First, I've been trying to formulate a query on Google to get a handle on how many ODP pages they have indexed. Searching on: dmoz site:dmoz.org returns 637,000 pages. Since ODP reports 248,706 total category pages, something seems off.
Second, this underlines for me the importance of submitting directory pages to the spiders at search engines. With the possible exception of Google, you cannot simply assume that they will find a given directory entry, even in the ODP.
Third, the deep web seems to present a very real need and opportunity to develop a different kind of search resource, but my guess is that it will need to start in academia -- the way Google did -- and not through commercial concerns.
The size of dmoz is interesting, since you brought it up, tedster. I can't seem to get the number you got, but rather someplace in the
Results 1 - 10 of about 545,000. Search took 0.26 seconds
range, interesting, no?
I've seen, when browsing through google's version of dmoz, some sites that still work with 0 page rank. I think it's because of being booted from teh google db, therefore, even the link from dmoz doesn't count.
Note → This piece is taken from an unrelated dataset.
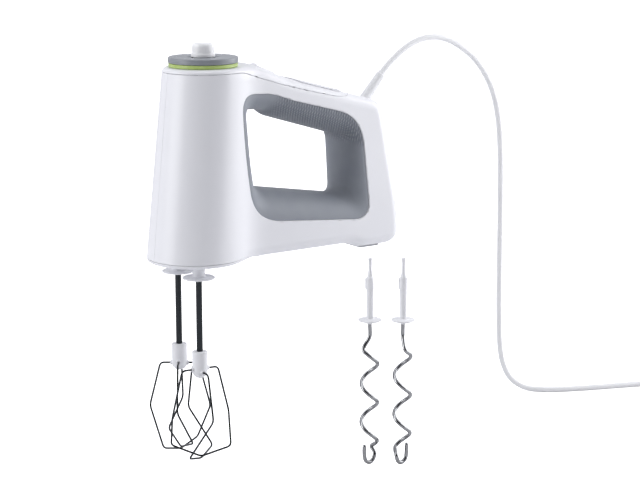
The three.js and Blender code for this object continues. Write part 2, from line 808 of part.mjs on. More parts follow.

The other aspect of this shrinkage is linkrot.
Have to say, I love this thread! When I've had more coffee, I'll probably dive in.
The deep web is fascinating, you could use this site as a perfect example. Where else could you find this many seo/webmaster experts, all chatting and growing the size of the knowledge database? And how hard is it to find this url in the engines?
Just to clarify, the ODP number is from the pdf version of the actual paper from Bright Planet (rencke's link). It represents the number of actual category and sub-category pages in the ODP when BP did their research.
at the bottom of the ODP home page ( [dmoz.org] ) is their more or less real time stat on sites, editors, and categories. Currently it's:
2,347,914 sites - 34,017 editors - 339,288 categories
I'm sure that "Sites" means listings, not the number of unique websites.